SNAP was formed in 1966, two years after the passage of the Economic Opportunity Act. For 20 years, Spokane County’s community action agency operated as a branch of Catholic Charities. In 1986, SNAP became a stand-alone, private nonprofit.

Nationwide, the war on poverty appears to have made an impact. The poverty rate in the U.S. has gone from 26 percent in 1967 to 16 percent in 2012.

SNAP is one of 30 agencies in the Washington State Community Action Partnership. Like other community action agencies, SNAP’s board is divided into thirds with equal representation from the low-income community, public officials and the private sector. The majority of community action agencies serve those with incomes below 75 percent of the federal poverty threshold – or $9,735 for a family of three.

In 2012, community action agencies throughout Washington invested $355 million back into the state’s economy while providing 4,000 jobs. A total of 721,416 people were supported through CAA programs.

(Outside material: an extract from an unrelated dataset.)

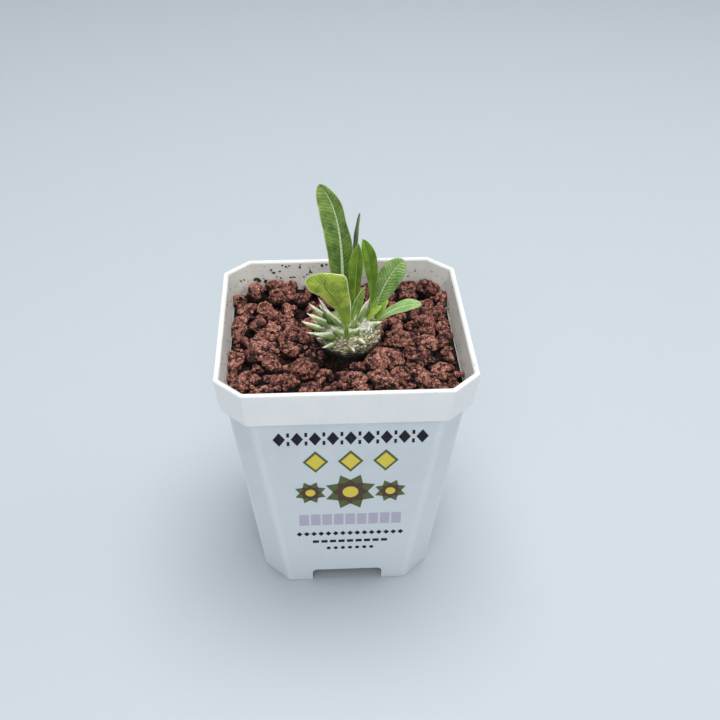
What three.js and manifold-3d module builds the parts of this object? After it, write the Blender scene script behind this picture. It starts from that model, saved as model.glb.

Earlier this year, SNAP board members and staff were part of a crowd nearing 200 that gathered in Olympia for the 50th anniversary celebration of the Community Action Partnership. Board members Chris McCabe, Spokane Mayor David Condon, PJ Grabicki, Dave Werme and Cindy Algeo of the Spokane Low Income Housing Consortium were in attendance. SNAP CEO Julie Honekamp, Mission Support Director Amber Boice, Housing Improvements Director Chris Davis and Financial Access Program Manager Derek Ferraro represented SNAP staff.
“The celebration was a reminder that the campaign to end poverty crosses all party lines,” Julie said. “For the past 50 years, the Community Action Partnership has enlisted bipartisan support across the country to help bring stability and hope to our low-income neighbors.”